What I tell my patients: your microbiome test is a snapshot of the ecosystem in your gut. After chronic illness and antibiotics, that ecosystem is often devastated — like a forest after a fire. The test tells us what needs replanting and what weeds need pulling.

Practical Application

Choosing a Testing Platform

Platform	Method	Strengths	Limitations
GI-MAP	qPCR (DNA quantification)	Quantitative, pathogens, parasites	Less diversity info
GI Effects (Genova)	Culture + PCR + metabolomics	Broad assessment	Multiple sample types
BiomeFx, Thryve	16S rRNA sequencing	Deep diversity analysis	Less clinical pathogen data
Metatranscriptomics	RNA sequencing	Functional activity	Research-grade, expensive

For most clinical purposes, I recommend the GI-MAP for its quantitative pathogen and commensal data, supplemented by a sequencing-based test if diversity assessment is the priority.

Acting on Your Results

Low diversity: Increase dietary fiber diversity (aim for 30+ different plant foods per week), consider prebiotic supplementation (partially hydrolyzed guar gum, FOS, GOS), and avoid unnecessary antibiotics.

Depleted keystone species: Targeted probiotic supplementation (strain-specific), prebiotic feeding of target species, and dietary modification to support their growth.

Pathobiont overgrowth: Botanical antimicrobials (berberine, oregano oil, garlic), targeted antibiotics if indicated, and strategies to increase colonization resistance (probiotics, SCFAs).

Elevated beta-glucuronidase: Calcium-d-glucarate supplementation, increased fiber intake, and investigation of estrogen metabolism.

Patient reviewing microbiome test results with functional medicine practitioner

Safety and Considerations

Stool testing is non-invasive and carries no physical risk.
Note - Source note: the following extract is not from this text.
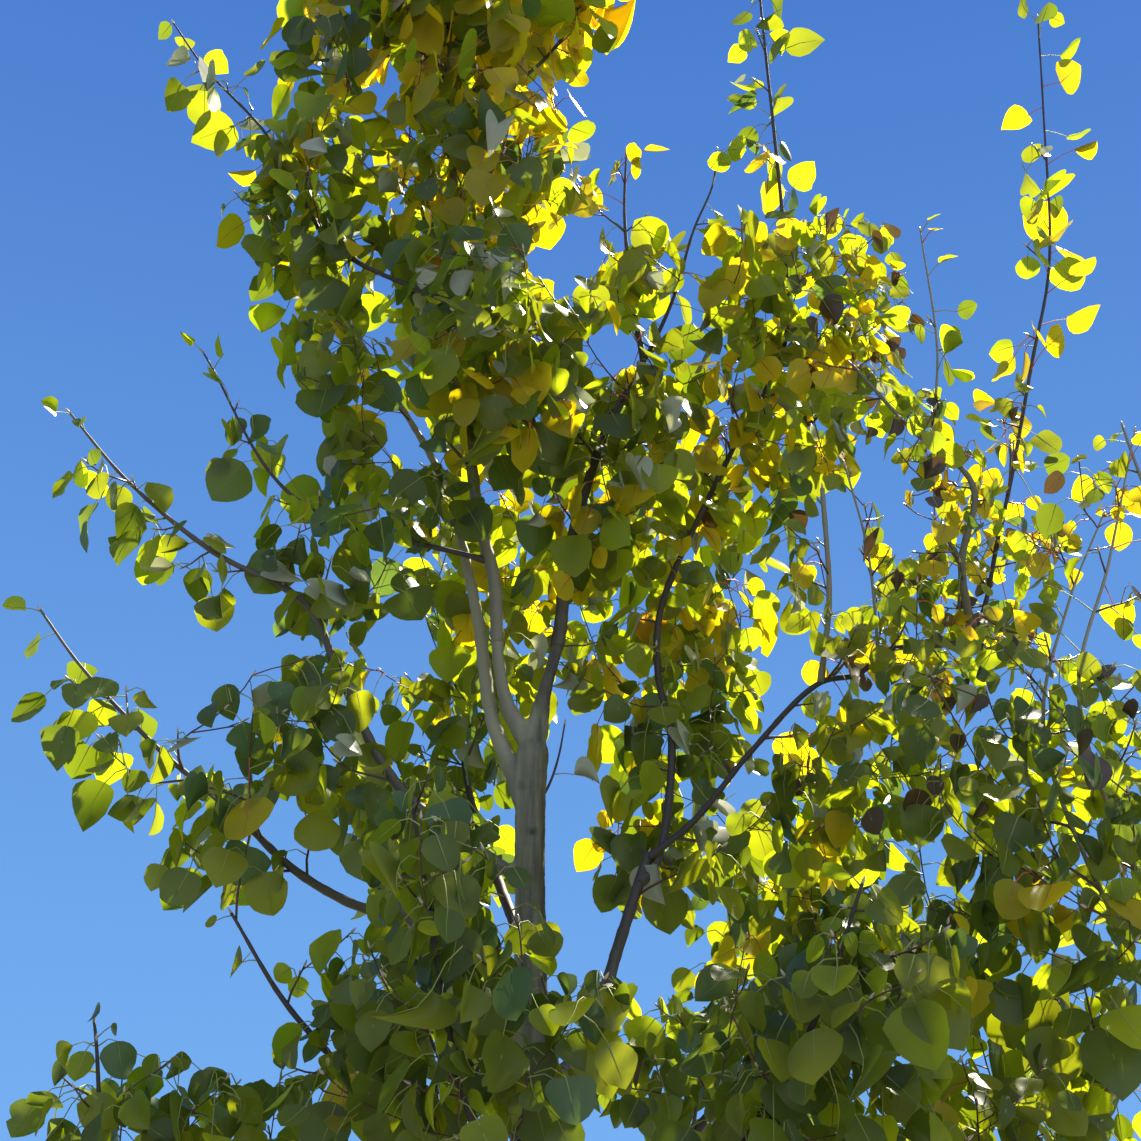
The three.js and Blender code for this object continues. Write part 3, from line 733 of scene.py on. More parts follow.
LEAFY_PX = [  # middle and reach of sprays that stand a little out of their masses
    ((605, 300), 24), ((420, 490), 26), ((320, 672), 22), ((1000, 620), 24), ((640, 765), 14),
    ((935, 940), 44), ((722, 850), 20), ((300, 1070), 24), ((585, 645), 16), ((930, 660), 22),
    ((1040, 540), 20), ((925, 400), 20), ((650, 260), 16), ((735, 230), 16), ((1010, 430), 16),
    ((600, 985), 20), ((255, 720), 14), ((225, 1090), 18), ((428, 795), 30), ((475, 845), 20)]
STANDS_OUT = 0.045
TIP_FROM_GAP_PX, LEAF_FROM_GAP_PX, LEAF_FROM_SPRAY_PX = 4, 10, 12
TRIES = 40  # for each tip that there could be room for

masses = {name: item for name, item in frame["nodes"].items() if name.startswith("leaves_")}
mass_names = sorted(masses)
print("masses", len(masses), "sky gaps", len(SKY_GAPS_PX), "sprays that stand out", len(LEAFY_PX))

# %% Scatter twig tips in the masses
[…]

The main considerations:

Over-interpretation: Not every “out of range” organism needs treatment. Many microbiome variations are normal and clinically insignificant.
Test-retest variability: Microbiome composition fluctuates with diet, stress, and time of day. A single test is a snapshot.
Actionability gap: The field of microbiome restoration is advancing rapidly, but we do not yet have targeted interventions for every finding. Some results are informative but not yet actionable.
Cost: 300-500 USD, variable insurance coverage.

The Bottom Line

Reading your microbiome test results requires understanding patterns, not memorizing species names. High diversity is good. Keystone species (Akkermansia, Faecalibacterium, Bifidobacterium) should be present. Pathobionts should be kept in check. Metabolic function (SCFA production, beta-glucuronidase) tells you what the ecosystem is actually doing. Interpretation must always account for your clinical history — particularly antibiotic use, diet, and underlying conditions. The goal is not a perfect microbiome. The goal is a functional ecosystem that supports immune regulation, barrier integrity, and anti-inflammatory signaling.

References

Human Microbiome Project Consortium. Structure, function and diversity of the healthy human microbiome. Nature. 2012;486(7402):207-214. PMID: 22699609.
Depommier C, et al. Supplementation with Akkermansia muciniphila in overweight and obese human volunteers: a proof-of-concept exploratory study. Nature Medicine. 2019;25(7):1096-1103. PMID: 31263284.
Lloyd-Price J, et al. Multi-omics of the gut microbial ecosystem in inflammatory bowel diseases. Nature. 2019;569(7758):655-662. PMID: 31142855.